— TASK DETAILS —
Extract the complete listing and output it unchanged.
· · ·
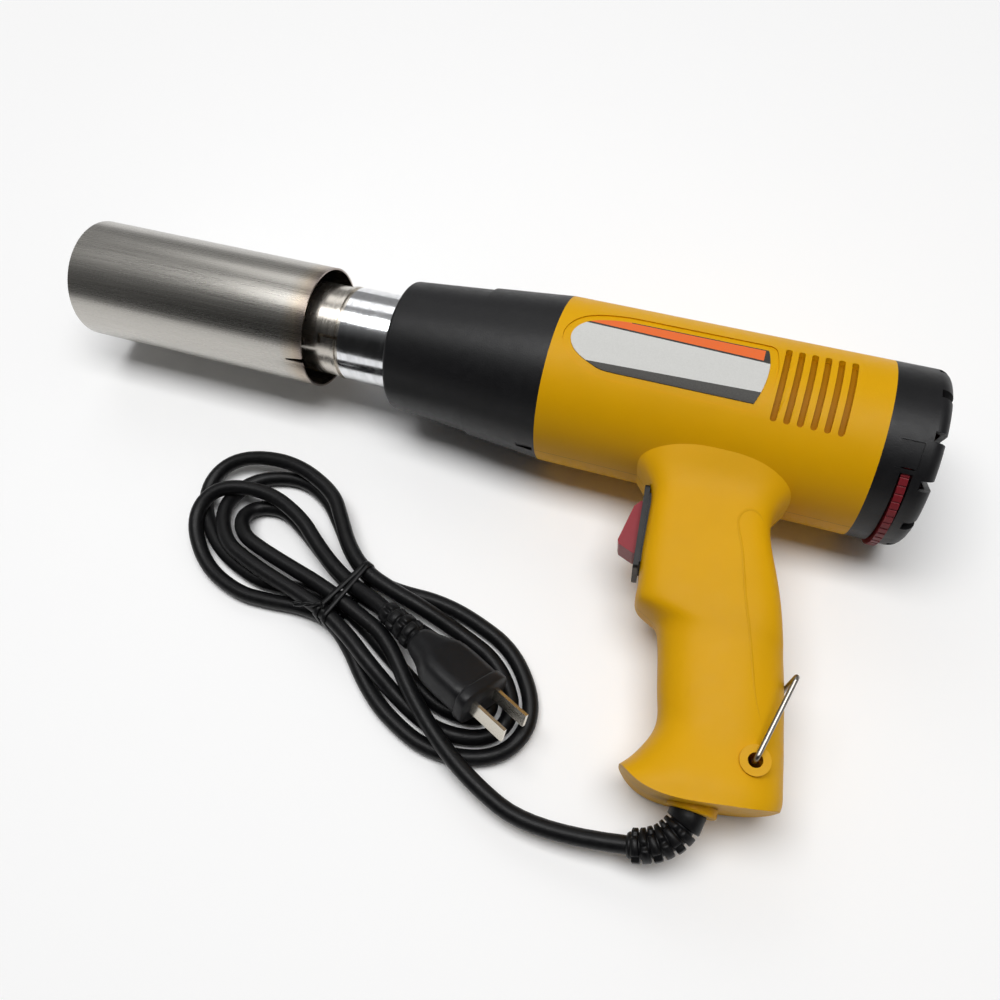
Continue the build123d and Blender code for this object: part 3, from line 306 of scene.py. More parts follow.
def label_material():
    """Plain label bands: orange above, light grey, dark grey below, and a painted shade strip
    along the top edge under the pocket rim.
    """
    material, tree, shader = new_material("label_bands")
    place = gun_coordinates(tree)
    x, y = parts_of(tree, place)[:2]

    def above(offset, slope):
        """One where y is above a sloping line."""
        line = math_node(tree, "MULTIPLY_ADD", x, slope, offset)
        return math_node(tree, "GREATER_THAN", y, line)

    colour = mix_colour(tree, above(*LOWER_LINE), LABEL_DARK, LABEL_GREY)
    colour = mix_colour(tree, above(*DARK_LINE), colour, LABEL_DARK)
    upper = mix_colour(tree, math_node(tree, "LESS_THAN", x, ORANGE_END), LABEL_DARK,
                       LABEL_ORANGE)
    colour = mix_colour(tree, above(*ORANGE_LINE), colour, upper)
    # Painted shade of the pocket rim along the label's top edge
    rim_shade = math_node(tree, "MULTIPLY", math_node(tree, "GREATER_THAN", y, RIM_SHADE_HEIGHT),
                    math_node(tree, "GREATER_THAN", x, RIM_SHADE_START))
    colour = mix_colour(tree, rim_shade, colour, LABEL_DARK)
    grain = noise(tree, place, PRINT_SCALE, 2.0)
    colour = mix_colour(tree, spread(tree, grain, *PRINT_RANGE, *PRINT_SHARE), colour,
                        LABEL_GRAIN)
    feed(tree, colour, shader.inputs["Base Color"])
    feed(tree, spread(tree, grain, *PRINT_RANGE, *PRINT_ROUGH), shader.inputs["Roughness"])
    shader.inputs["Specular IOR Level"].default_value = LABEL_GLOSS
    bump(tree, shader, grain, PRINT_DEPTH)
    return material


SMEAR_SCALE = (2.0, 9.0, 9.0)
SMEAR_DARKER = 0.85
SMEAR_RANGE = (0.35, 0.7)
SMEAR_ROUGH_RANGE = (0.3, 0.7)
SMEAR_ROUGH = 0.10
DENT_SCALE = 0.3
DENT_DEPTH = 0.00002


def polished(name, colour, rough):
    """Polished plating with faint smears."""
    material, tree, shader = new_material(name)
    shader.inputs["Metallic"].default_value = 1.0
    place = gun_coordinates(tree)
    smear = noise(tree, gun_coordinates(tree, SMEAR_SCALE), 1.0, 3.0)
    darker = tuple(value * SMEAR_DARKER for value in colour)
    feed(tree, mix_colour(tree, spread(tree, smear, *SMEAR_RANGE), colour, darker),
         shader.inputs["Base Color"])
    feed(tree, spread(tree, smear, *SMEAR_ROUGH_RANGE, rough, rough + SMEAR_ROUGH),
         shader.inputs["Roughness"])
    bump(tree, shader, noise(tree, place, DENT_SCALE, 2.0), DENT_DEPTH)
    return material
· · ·
— EXPECTED OUTPUT —
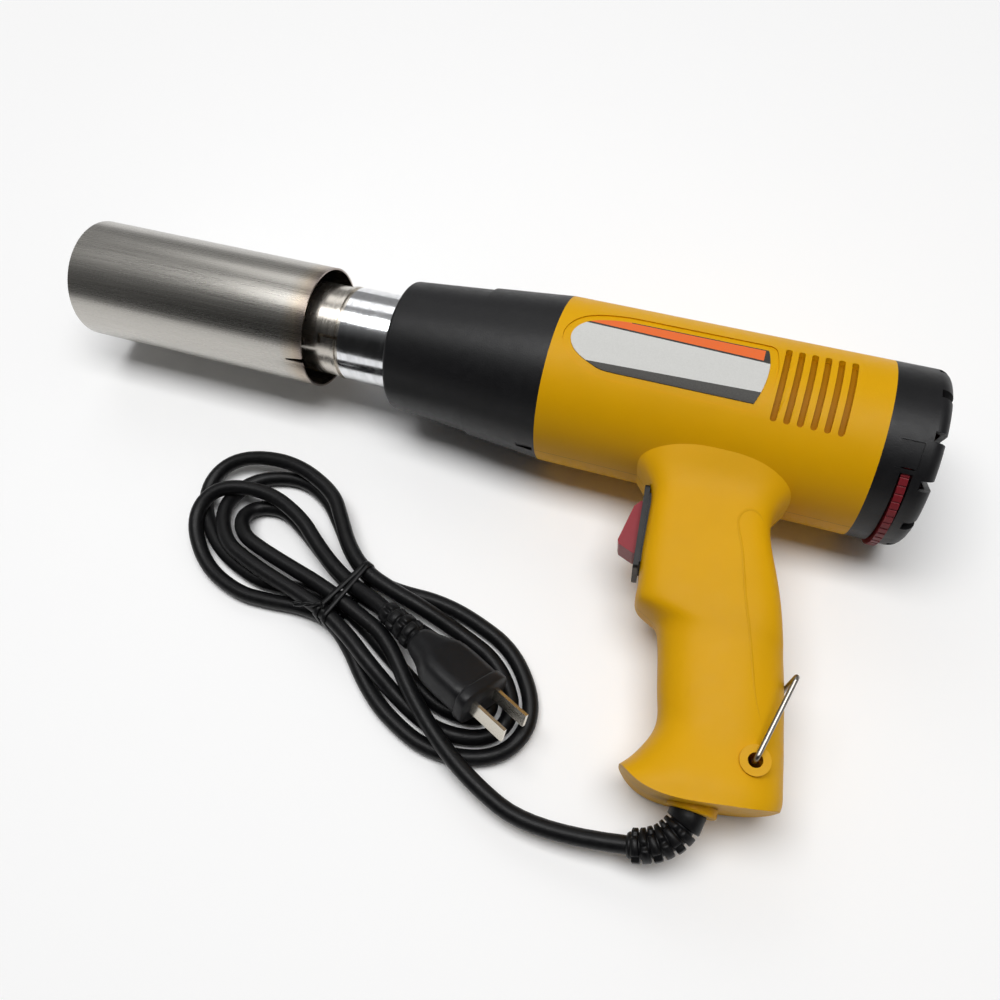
Continue the build123d and Blender code for this object: part 3, from line 306 of scene.py. More parts follow.
def label_material():
    """Plain label bands: orange above, light grey, dark grey below, and a painted shade strip
    along the top edge under the pocket rim.
    """
    material, tree, shader = new_material("label_bands")
    place = gun_coordinates(tree)
    x, y = parts_of(tree, place)[:2]

    def above(offset, slope):
        """One where y is above a sloping line."""
        line = math_node(tree, "MULTIPLY_ADD", x, slope, offset)
        return math_node(tree, "GREATER_THAN", y, line)

    colour = mix_colour(tree, above(*LOWER_LINE), LABEL_DARK, LABEL_GREY)
    colour = mix_colour(tree, above(*DARK_LINE), colour, LABEL_DARK)
    upper = mix_colour(tree, math_node(tree, "LESS_THAN", x, ORANGE_END), LABEL_DARK,
                       LABEL_ORANGE)
    colour = mix_colour(tree, above(*ORANGE_LINE), colour, upper)
    # Painted shade of the pocket rim along the label's top edge
    rim_shade = math_node(tree, "MULTIPLY", math_node(tree, "GREATER_THAN", y, RIM_SHADE_HEIGHT),
                    math_node(tree, "GREATER_THAN", x, RIM_SHADE_START))
    colour = mix_colour(tree, rim_shade, colour, LABEL_DARK)
    grain = noise(tree, place, PRINT_SCALE, 2.0)
    colour = mix_colour(tree, spread(tree, grain, *PRINT_RANGE, *PRINT_SHARE), colour,
                        LABEL_GRAIN)
    feed(tree, colour, shader.inputs["Base Color"])
    feed(tree, spread(tree, grain, *PRINT_RANGE, *PRINT_ROUGH), shader.inputs["Roughness"])
    shader.inputs["Specular IOR Level"].default_value = LABEL_GLOSS
    bump(tree, shader, grain, PRINT_DEPTH)
    return material


SMEAR_SCALE = (2.0, 9.0, 9.0)
SMEAR_DARKER = 0.85
SMEAR_RANGE = (0.35, 0.7)
SMEAR_ROUGH_RANGE = (0.3, 0.7)
SMEAR_ROUGH = 0.10
DENT_SCALE = 0.3
DENT_DEPTH = 0.00002


def polished(name, colour, rough):
    """Polished plating with faint smears."""
    material, tree, shader = new_material(name)
    shader.inputs["Metallic"].default_value = 1.0
    place = gun_coordinates(tree)
    smear = noise(tree, gun_coordinates(tree, SMEAR_SCALE), 1.0, 3.0)
    darker = tuple(value * SMEAR_DARKER for value in colour)
    feed(tree, mix_colour(tree, spread(tree, smear, *SMEAR_RANGE), colour, darker),
         shader.inputs["Base Color"])
    feed(tree, spread(tree, smear, *SMEAR_ROUGH_RANGE, rough, rough + SMEAR_ROUGH),
         shader.inputs["Roughness"])
    bump(tree, shader, noise(tree, place, DENT_SCALE, 2.0), DENT_DEPTH)
    return material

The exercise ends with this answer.